Lord Dannatt sprach nicht etwa auf einem Marktplatz oder vom Dach eines parkenden Autos vor einem Supermarkt. Er redete an einem Ort, der dem allerschrecklichsten Medienmogul gehört, nämlich bei Times-Radio. Besitz von Rupert Murdoch, dem Herrscher über Großbritanniens Meinung und Verblödung. Dass beim Antidemokraten Murdoch kein Linker, kein Pazifist oder gar „Putin-Freund“ zu Wort kommt, dessen Demokratieausnutzung noch wesentlich schlimmer ausgeprägt als einst die Demokratieverachtung von Alfred Hugenberg, muss sicher niemandem erklärt werden. Was der Lord und Ex-Generalstabschef auf Times-Radio zum Thema Ukraine meinte, gefiel allerdings in einigen Passagen so wenig, dass es außerhalb der Livesendung von Times-Radio weder Widerhall noch große Verbreitung fand. Times-Radio, dies gehört zur Korrektheit und soll nicht unterschlagen werden, hat die Sendung mit dem Ex-General inkl. der Social-Media-Kanäle des Senders nach der Übertragung beworben. Auch der Rat von Richard Dannatt, dass der ukrainische Präsident „Verhandlungen aufnehmen sollte, da Russland nicht verlieren wird“, wurde in den Meldungen im Wortlaut genannt.

Lord Dannatt am 24. August 2022 im Telefon-Interview mit Times-Radio.

Für interessierte Menschen hier die von Matt Kennard über soziale Medien verbreiteten Sendeausschnitte der Meinungsäußerung von General a. D. Lord Richard Dannatt in Times-Radio vom 24. August 2022 in deutscher Übersetzung:

Ich kann mir nicht vorstellen, dass die Ukraine, auch wenn sie vom Westen erheblich gestärkt wurde, zahlenmäßig stark genug ist, um die Russen zu vertreiben. Russland wird diesen Krieg nicht verlieren. Wie auch immer ich die Sache betrachte, ich finde es ziemlich schwierig zu sehen, wie die Ukraine ihn gewinnen soll. Ich halte Begriffe wie „gewinnen“ und „verlieren“ in der Tat für die falschen Begriffe. Irgendwann wird dieser Konflikt wieder Gegenstand von Verhandlungen werden.

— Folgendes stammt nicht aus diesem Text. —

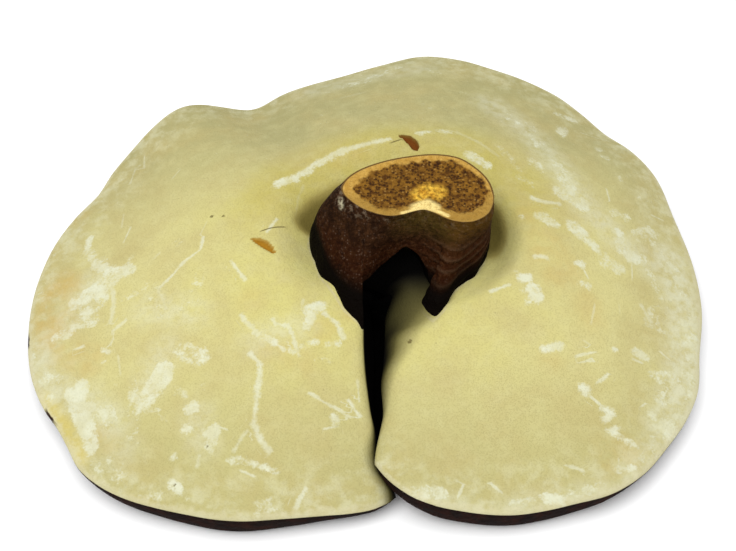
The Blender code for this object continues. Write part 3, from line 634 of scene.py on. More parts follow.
    def growth_lines(self):
        """Grooves that run round the crust, a little uneven, and fainter towards the hub."""
        drift = 0
        for batch, (size, far) in enumerate(LINE_DRIFT):
            drift = drift + far * lumps(self.on_plan, size, batch + 5)
        from_margin = self.from_margin + drift * ease(self.from_margin / STRAIGHT_NEAR_MARGIN)
        height = 0
        for distance, width, deep in GROWTH_LINES:
            height = height + deep * np.exp(-(((from_margin - distance) / width) ** 2))
        return height

    def crust_waves(self):
        """Low lumps of the crust, which only rise from it, so that it still lies flat."""
        height = 0
        for batch, (size, rise) in enumerate(CRUST_WAVES):
            height = height + rise * (0.5 + 0.5 * lumps(self.on_plan, size, batch + 8))
        return height * ease(self.from_margin / CRUST_WAVES_END)


def cap_grid():
    """The cap's grid, fine at the slit's edges, at its end and at the margin."""
    last = EDGE_BEARINGS[-1]
    middle = np.linspace(last, 360 - last, MIDDLE_BEARINGS + 2)[1:-1]
    bearings = np.concatenate((EDGE_BEARINGS, middle, 360 - np.array(EDGE_BEARINGS[::-1])))
    first, final = np.array(END_RINGS) / USUAL_REACH, 1 - np.array(MARGIN_RINGS[::-1]) / USUAL_REACH
    middle = np.linspace(first[-1], final[0], MIDDLE_RINGS + 2)[1:-1]
    return CapGrid(bearings, np.concatenate((first, middle, final)))


def near_stem(grid):
    """Distance of places on the pore face from the foot of the stem, up to FAR_FROM_STEM."""
    foot = np.array([strand[4:6] for strand in OUTER_STRANDS] + [strand[5:7] for strand in HOLLOW_STRANDS])
    return np.minimum(beside_stroke(grid.x, grid.y, list(foot) + [foot[0]])[0], FAR_FROM_STEM)


def hollow_shade(grid):
    """Where painted shade darkens the hollow round the stem to olive, 0 to 1."""
    return np.where(grid.x < HUB[0], fade_in(grid.y, *HOLLOW_SHADE_LEFT), fade_in(grid.y, *HOLLOW_SHADE_RIGHT))


def darkened(grid):
    """How strongly painted shade darkens the pores towards the slit and under the stem's arch, 0 to 1."""
    width, left_at_edge = both_along(DARK_BESIDE_SLIT, grid.radius)
    right = left_at_edge + (1 - left_at_edge) * np.clip(grid.from_right / width, 0, 1)
    right = np.where(grid.on_left, 1, right)
    left = np.where(grid.on_left, ease(grid.from_left / along(DARK_ON_LEFT, grid.radius)), 1)
    forward = np.clip((ARCH_DARK_FROM - grid.y) / (ARCH_DARK_FROM - ARCH_DARK_TO), 0, 1) ** ARCH_DARK_CURVE
    clear = grid.on_left & (np.cos(grid.turn) > ARCH_CLEAR_FROM)
    forward = np.where(clear, 1, forward)
    from_line = beside_stroke(grid.x, grid.y, ARCH_DARK_LINE)[0]
    beside = ease((from_line - ARCH_DARK_REACH) / ARCH_DARK_FADE)
    return 1 - right * left * np.maximum(forward, beside)


def pinholes(grid):
    """1 in each pinhole, falling to 0 round it."""
    cover = 0 * grid.x
    for x, y in PINHOLES:
        cover = np.maximum(cover, ease(PINHOLE_REACH - np.hypot(grid.x - x, grid.y - y)))
    return cover


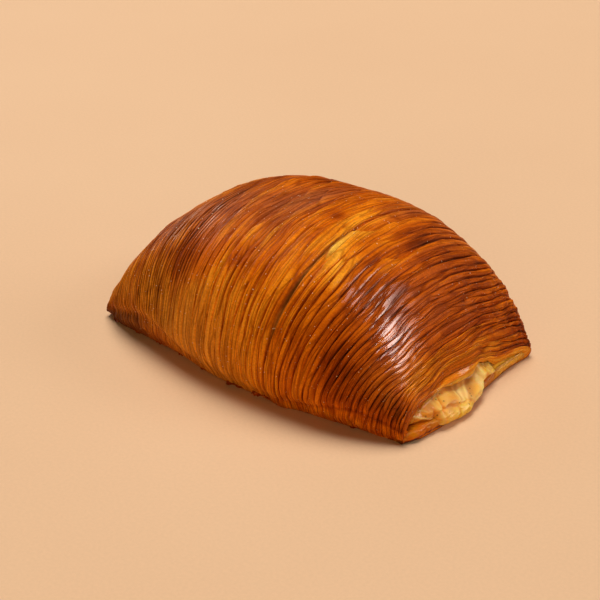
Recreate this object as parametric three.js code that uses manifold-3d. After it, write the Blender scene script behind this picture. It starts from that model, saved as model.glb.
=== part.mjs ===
import * as THREE from 'three';
import Module from 'manifold-3d';

// Sizes in millimetres. X runs from the closed end to the mouth, Y across, Z up from the table.
const LENGTH = 127;
const CLOSED_HALF_WIDTH = 38.3;
const MOUTH_HALF_WIDTH = 36.4;
const MIDDLE_HALF_WIDTH = 49.3;
const WIDTH_POWER = 1.16;
const CLOSED_END_HEIGHT = 9.9;
const MOUTH_HEIGHT = 8.8;
const DOME_HEIGHT = 49.1;
const DOME_END_POWER = 3.06;
const DOME_SIDE_POWER = 0.8;
const SECTION_WIDTH_POWER = 2.4;
const SECTION_HEIGHT_POWER = 3.08;
const CLOSED_SECTION_POWER = 2.48;
const MOUTH_SECTION_POWER = 3.5;
const UNDERCUT = 0.13;
const UNDERCUT_REACH = 0.35;
const MOUTH_UNDERCUT = 0.06;
const MOUTH_START = 0.9;
const CLOSED_END_BOW = 0.8;
const CLOSED_ROUNDING = 0.035;
const CLOSED_ROUNDING_REACH = 0.04;
const MOUTH_BOW = 3.76;
const BOW_AT = 40;
const SIDE_OFFSET = 0.5;

// Where the foot is tucked further in or stands further out, as a share of the half width.
const FOOT_PARTS = [
  { s: 0.05, spread: 0.07, cut: -0.055 },
  { s: 0.29, spread: 0.09, cut: 0.036 },
  { s: 0.66, spread: 0.03, cut: -0.03 },
  { s: 0.925, spread: 0.03, cut: -0.018 },
];

// Baked layers: ridges that run round the body, from foot to foot.
const RIDGE_COUNT = 68;
const RIDGE_CREST = 0.45;
const RIDGE_GROOVE = 0.75;
const RIDGE_TOP_SHARE = 0.55;
const RIDGE_JITTER = 0.22;
const RIDGE_WOBBLE = 0.3;
const RIDGE_CLIMB = 0.6;
const RIDGE_SIDE_REACH = 42;
const RIDGE_TOP_BLEND = 22;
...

Es wird weithin berichtet, dass Russland inzwischen etwa 20 Prozent des ukrainischen Territoriums kontrolliert. Die Vereinten Nationen, die Welt, die Medien, alle können den Russen sagen, dass sie gehen müssen, aber die Russen werden niemals freiwillig gehen. Ich kann mir nicht vorstellen, dass die ukrainische Bevölkerung jemals stark genug sein wird, um sie zu vertreiben. Und der Westen, die NATO und wer auch immer, wird keine kuwaitähnliche Koalitionsoperation durchführen, um sie zu vertreiben. Irgendwann muss man also die Realität akzeptieren. Ein neuer Modus Vivendi zwischen der Ukraine, die nun nach Westen blickt, und Russland, das einen Teil des ukrainischen Territoriums kontrolliert, muss ausgearbeitet werden. Ich denke, das wird die neue Realität sein. Das ist für niemanden leicht akzeptabel, aber das ist die Grundlage, diesen Krieg im Großen und Ganzen auf Eis zu legen. Die Russen sind im Donbass so gut wie zum Stillstand gekommen, und obwohl die viel gepriesene Gegenoffensive bei Cherson zweifellos irgendwann stattfinden wird, sehe ich nicht, dass sie in nächster Zeit stattfindet. Die Ukraine hat ihre Kräfte noch nicht ausreichend gebündelt.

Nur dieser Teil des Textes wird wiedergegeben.